Tony: Yes, you could certainly do that if performance during that operation was a concern. Basically what happens at the physical level, like a RAID rebuild, is transparent to our software. That’s one of the reasons why you can mix and match servers.
One of the requirements with our Windows solution is that drive letters match and all of the volumes are the same size. Whether it’s a single disk or it’s a RAID 0, 1, 5 or 10, under the covers that are all transparent. So yes, if that was a concern, you could potentially failover to another node in the cluster and let everything run off of that while your RAID rebuilds on the other side.
Question 4
“Can you use your software for anything other than SQL?”
Tony: Yes, you can use it with any cluster-able service or application. Most commonly we’re protecting SQL. We have solutions for Linux where we do a lot of SAP, Oracle and NFS type clusters. It’s really all over the map.

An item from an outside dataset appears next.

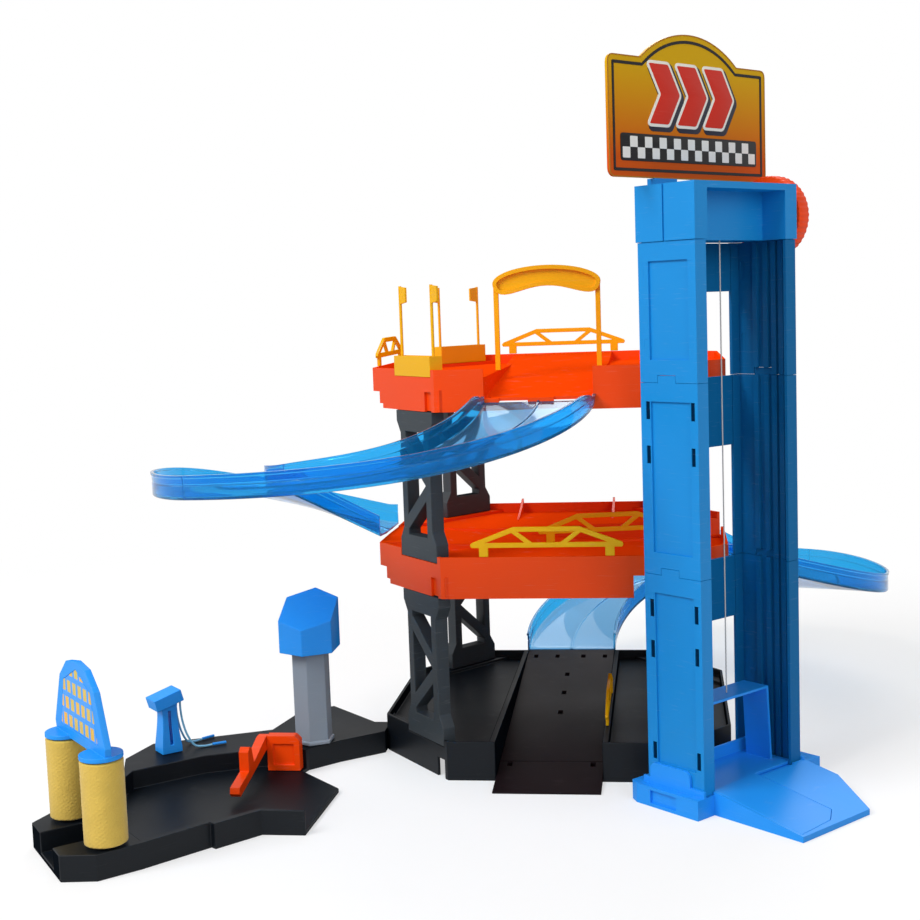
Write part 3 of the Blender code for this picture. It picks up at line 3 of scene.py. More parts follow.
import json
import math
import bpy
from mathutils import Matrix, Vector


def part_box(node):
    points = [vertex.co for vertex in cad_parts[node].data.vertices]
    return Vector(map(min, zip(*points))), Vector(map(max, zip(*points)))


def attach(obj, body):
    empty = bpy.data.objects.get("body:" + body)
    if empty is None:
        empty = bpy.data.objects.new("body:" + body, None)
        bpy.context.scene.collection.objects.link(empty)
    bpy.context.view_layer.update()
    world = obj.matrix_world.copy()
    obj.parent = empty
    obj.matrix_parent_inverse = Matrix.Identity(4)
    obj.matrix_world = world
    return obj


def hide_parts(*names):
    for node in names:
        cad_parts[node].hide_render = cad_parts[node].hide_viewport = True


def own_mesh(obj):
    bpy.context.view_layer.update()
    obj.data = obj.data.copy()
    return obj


bl_info = {
    "name": "Toy Garage Looks",
    "version": (1, 0, 0),
    "blender": (4, 5, 0),
    "location": "3D View > Sidebar > Garage",
    "description": "Finishes the pieces of a toy parking garage and sets up its stage",
    "category": "Add Mesh",
}

import bmesh
import bpy
import numpy as np
from bpy.props import FloatProperty, FloatVectorProperty, IntProperty, PointerProperty
from mathutils import Matrix, Vector

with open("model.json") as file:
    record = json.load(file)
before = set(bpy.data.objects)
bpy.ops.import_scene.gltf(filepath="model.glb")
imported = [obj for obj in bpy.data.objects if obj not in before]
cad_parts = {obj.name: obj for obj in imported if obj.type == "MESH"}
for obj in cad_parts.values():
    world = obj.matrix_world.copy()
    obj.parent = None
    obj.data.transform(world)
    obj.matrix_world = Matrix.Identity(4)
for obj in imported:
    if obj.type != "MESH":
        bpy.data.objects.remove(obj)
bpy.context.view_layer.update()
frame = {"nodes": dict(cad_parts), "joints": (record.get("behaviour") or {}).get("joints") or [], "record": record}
NODES = frame["nodes"]
JOINTS = {joint["name"]: joint for joint in frame["joints"]}
BODY_OF = {node: body for body, nodes in frame["record"]["behaviour"]["bodies"].items()
           for node in nodes}
SLOT_OF = {entry["node"]: entry["material_slot"] for entry in frame["record"]["subparts"]}
MM = 0.001

# The tower's own frame: across its front, back from it, and up
TOWER_ACROSS = -Vector(JOINTS["crank_spin"]["axis"]).normalized()
TOWER_BACK = Vector((-TOWER_ACROSS.y, TOWER_ACROSS.x, 0.0))
CRANK_PLACE = Vector(JOINTS["crank_spin"]["pos_m"])
CRANK_ACROSS = 0.010
CRANK_BACK = 0.023
TOWER_FOOT = (Vector((CRANK_PLACE.x, CRANK_PLACE.y, 0.0)) - TOWER_ACROSS * CRANK_ACROSS
              - TOWER_BACK * CRANK_BACK)


def tower_matrix():
    """The place of the tower's frame: X across its front, Y back, Z up."""
    turn = Matrix((TOWER_ACROSS, TOWER_BACK, Vector((0.0, 0.0, 1.0)))).transposed().to_4x4()
    return Matrix.Translation(TOWER_FOOT) @ turn


def corners_of(name):
    """The corners of a CAD node, in metres."""
    return np.array([vertex.co for vertex in NODES[name].data.vertices])


def colour_setting(name, description, default):
    """A linear colour among the add-on's settings."""
    return FloatVectorProperty(name=name, description=description, subtype="COLOR", size=3,
                               default=default)


class GarageColours(bpy.types.PropertyGroup):
    """Linear colours of the toy's plastics and its printed sign."""

    orange: colour_setting("Orange", "Decks, crank wheel and barrier", (0.90, 0.062, 0.002))
    tower: colour_setting("Tower blue", "Walls of the lift tower", (0.008, 0.25, 0.64))
    bright: colour_setting("Bright blue", "Tower foot and head, lift and station pieces",
                           (0.018, 0.30, 0.88))
    track: colour_setting("Track floor", "Tint of the clear tracks' floors", (0.16, 0.42, 0.70))
    # Painted shade: the walls are the floors' clear plastic, coloured deeper
    track_wall_painted_shade: colour_setting("Track wall", "Tint of the clear tracks' walls", (0.035, 0.46, 0.90))
    dark: colour_setting("Tray black", "Floor tray and station tray", (0.0045, 0.0065, 0.0095))
    ramp: colour_setting("Ramp", "Exit ramp", (0.008, 0.004, 0.0055))
    leg: colour_setting("Leg grey", "Truss legs and roller posts", (0.038, 0.046, 0.052))
    yellow: colour_setting("Yellow", "Rails, flags and arch", (0.86, 0.43, 0.002))
    foam: colour_setting("Foam", "Wash rollers", (0.66, 0.45, 0.075))
    pillar: colour_setting("Pillar grey", "Six-sided pillar", (0.25, 0.29, 0.34))
    sign_high: colour_setting("Sign top", "Upper colour of the sign's fade", (0.66, 0.38, 0.003))
    sign_low: colour_setting("Sign foot", "Lower colour of the sign's fade", (0.62, 0.085, 0.002))


class GarageFinish(bpy.types.PropertyGroup):
    """Sizes of the finish."""

    edge: FloatProperty(name="Edge", description="Rounding of the mouldings' edges",
                        subtype="DISTANCE", unit="LENGTH", default=0.0005, min=0.0, max=0.002)
    edge_steps: IntProperty(name="Edge steps", description="Facets round each edge", default=2,
                            min=1, max=4)
    grain: FloatProperty(name="Grain", description="Scale of the moulded grain", default=900.0,
                         min=10.0)
    track_steps: IntProperty(name="Track steps", description="Stations along each half of a track",
                             default=72, min=12)


class GarageStage(bpy.types.PropertyGroup):
    """The camera, lamps and floor."""

    place: FloatVectorProperty(name="Camera place", description="Where the camera stands",
                               subtype="TRANSLATION", unit="LENGTH", size=3,
                               default=(0.098, -1.308, 0.390))
    yaw: FloatProperty(name="Yaw", description="Camera turn to the left of +Y", subtype="ANGLE",
                       default=math.radians(8.03))
    pitch: FloatProperty(name="Pitch", description="Camera tilt downwards", subtype="ANGLE",
                         default=math.radians(6.12))
    roll: FloatProperty(name="Roll", description="Camera roll", subtype="ANGLE",
                        default=math.radians(2.01))
    lens: FloatProperty(name="Lens", description="Focal length on a 36 mm sensor, in millimetres",
                        default=56.94)
    floor: FloatProperty(name="Floor size", description="Side of the floor", subtype="DISTANCE",
                         unit="LENGTH", default=30.0)
    near_floor: FloatProperty(name="Near floor", subtype="DISTANCE", unit="LENGTH", default=0.8,
                              description="Reach of the floor that takes shadows")
    ambient: FloatProperty(name="Ambient", description="Strength of the white surround",
                           default=0.34)


class GarageSettings(bpy.types.PropertyGroup):
    """All settings of the add-on."""

    colours: PointerProperty(type=GarageColours)
    finish: PointerProperty(type=GarageFinish)
    stage: PointerProperty(type=GarageStage)


def settings():
    """The add-on's settings in the open scene."""
    return bpy.context.scene.toy_garage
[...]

We can also protect custom applications. That is one of the benefits of having a block level replication technology. It is server, storage and even application agnostic. You just tell us which partitions or volumes you want to replicate and whatever data happens to live in there and we’re going to protect. From that regard, this can be used for much more than just SQL.
Question 5
“How is application performance impacted by running the SAN-less software?”
Tony: This comes back to the mode of replication. We support both synchronous and asynchronous replication. With asynchronous replication, you’re not going to see any kind of performance impact. If synchronous, then you’re only going to see an impact on writes to disk because it’s a double commit. Reads are not impacted.
If you go with synchronous replication, you’ll want to have a low latency network connection to minimize the overhead that synchronous replication imposes on writes.